_Dataset excerpt:_

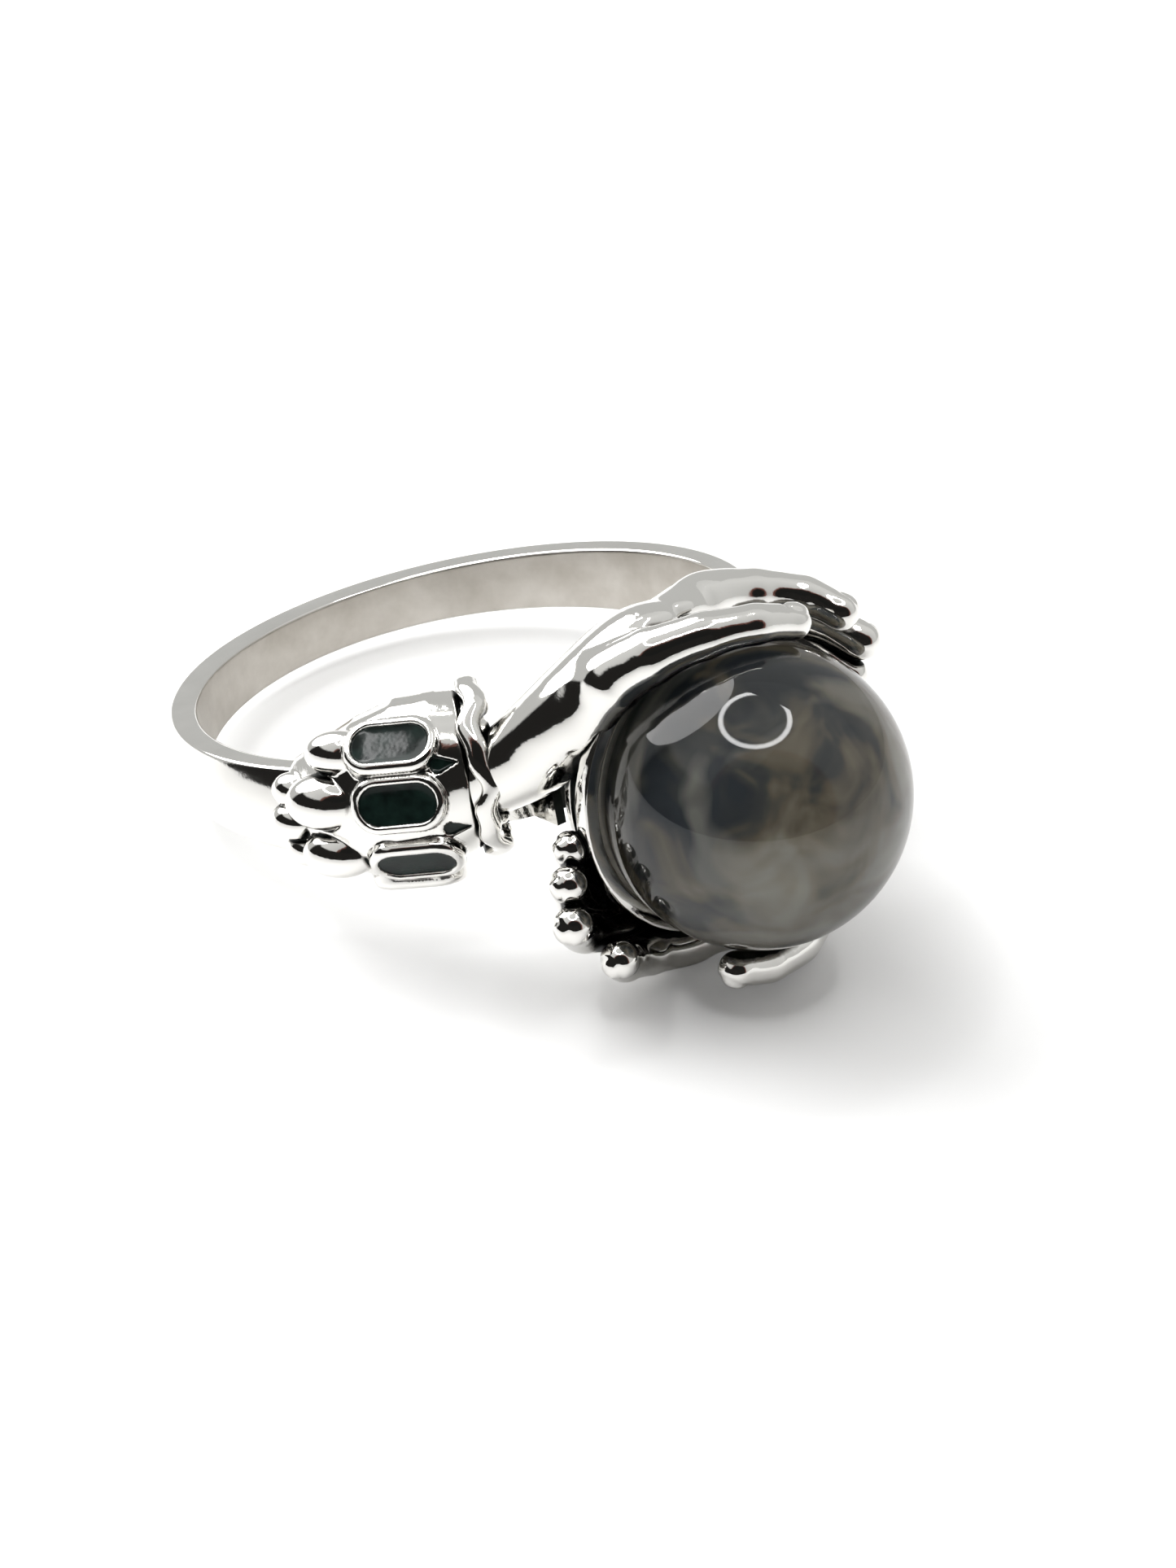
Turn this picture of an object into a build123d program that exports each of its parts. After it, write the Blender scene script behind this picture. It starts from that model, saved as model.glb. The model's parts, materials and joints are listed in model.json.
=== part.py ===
from build123d import *
import os
from math import cos, radians, sin

# A finger ring: two hands reach from flower-petalled cuffs and clasp a ball of smoky crystal.
# Millimetres.  The origin is the middle of the finger hole and +Z runs along the hole.
# The ball sits towards -Y.  The right half is the left half turned half a turn about Y.

# Band
BORE_R = 9.9                # finger hole, US size 10
BAND_WALL = 0.8             # thickness of the flat rim of the band
BAND_CROWN = 0.4            # how far the band's outside bulges past its rims
BAND_CROWN_HALF = 1.45      # half width over which that bulge runs out
BAND_BACK_HALF = 1.0        # half width of the band at the back of the finger
BAND_FRONT_HALF = 1.9       # half width the two rims would reach at the front
BAND_END_ANGLE = 37.0       # the band stops here inside each cuff, degrees from the ball's side

# Bar that closes the hole behind the ball
BAR_THICK = 0.8
BAR_HALF = 0.8
WEB_THICK = 0.35
WEB_RISE = 2.3              # how far each web stands out along the ball's axis

# Ball, its glue and its cup
BALL_R = 5.05
GLUE_GAP = 0.15
GLUE_DEPTH = 2.6            # the glue starts this far behind the middle of the ball
CUP_WALL = 0.45
CUP_DEPTH = 2.15            # the cup's lip lies this far behind the middle of the ball
CUP_LIP_R = 5.25
CUP_LIP_HEIGHT = 0.6
CUP_NECK_R = 4.45           # dark groove under the lip
CUP_NECK_DROP = 0.5         # slope from the lip down into the groove
CUP_FLANGE_R = 4.55
CUP_FLANGE_DEPTH = 4.0
CUP_FLANGE_HEIGHT = 0.3
CUP_FOOT_R = 2.4

BALL_Y = -(BORE_R + BAR_THICK + CUP_WALL + GLUE_GAP + BALL_R)
BALL_CENTRE = Vector(0, BALL_Y, 0)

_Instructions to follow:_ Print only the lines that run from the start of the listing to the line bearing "from math import cos, radians, sin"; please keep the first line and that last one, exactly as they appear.

_The answer:_
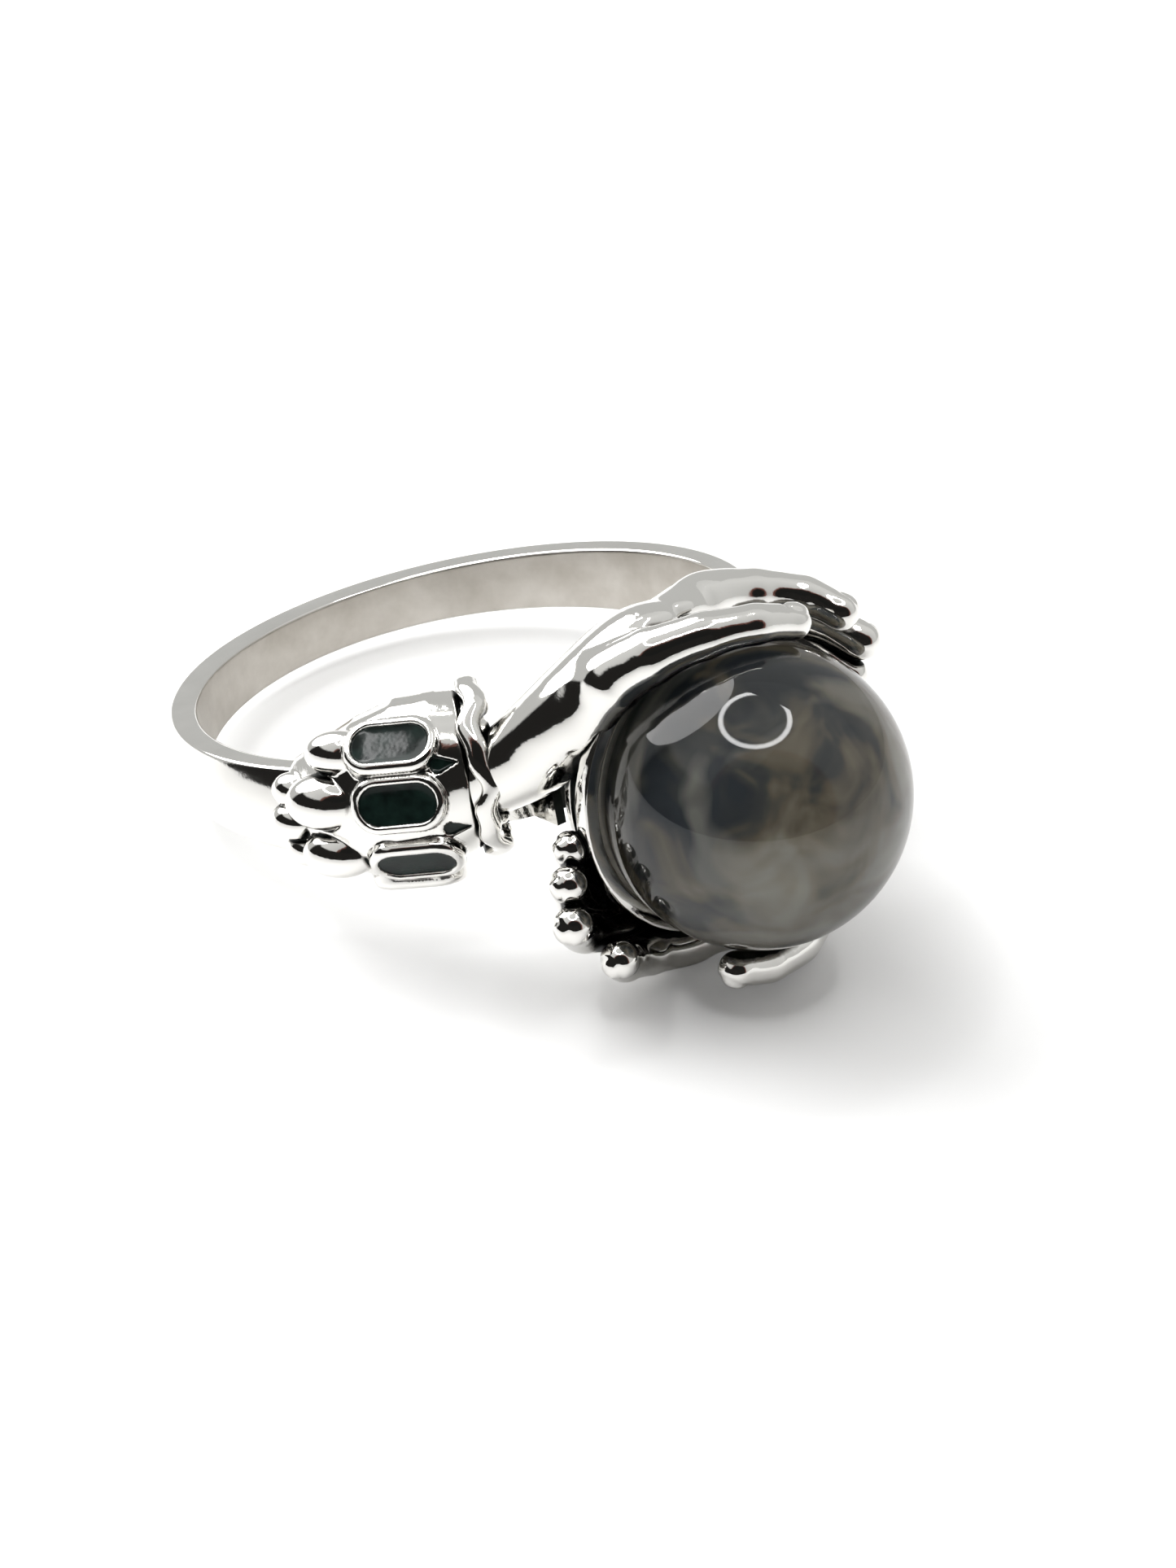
Turn this picture of an object into a build123d program that exports each of its parts. After it, write the Blender scene script behind this picture. It starts from that model, saved as model.glb. The model's parts, materials and joints are listed in model.json.
=== part.py ===
from build123d import *
import os
from math import cos, radians, sin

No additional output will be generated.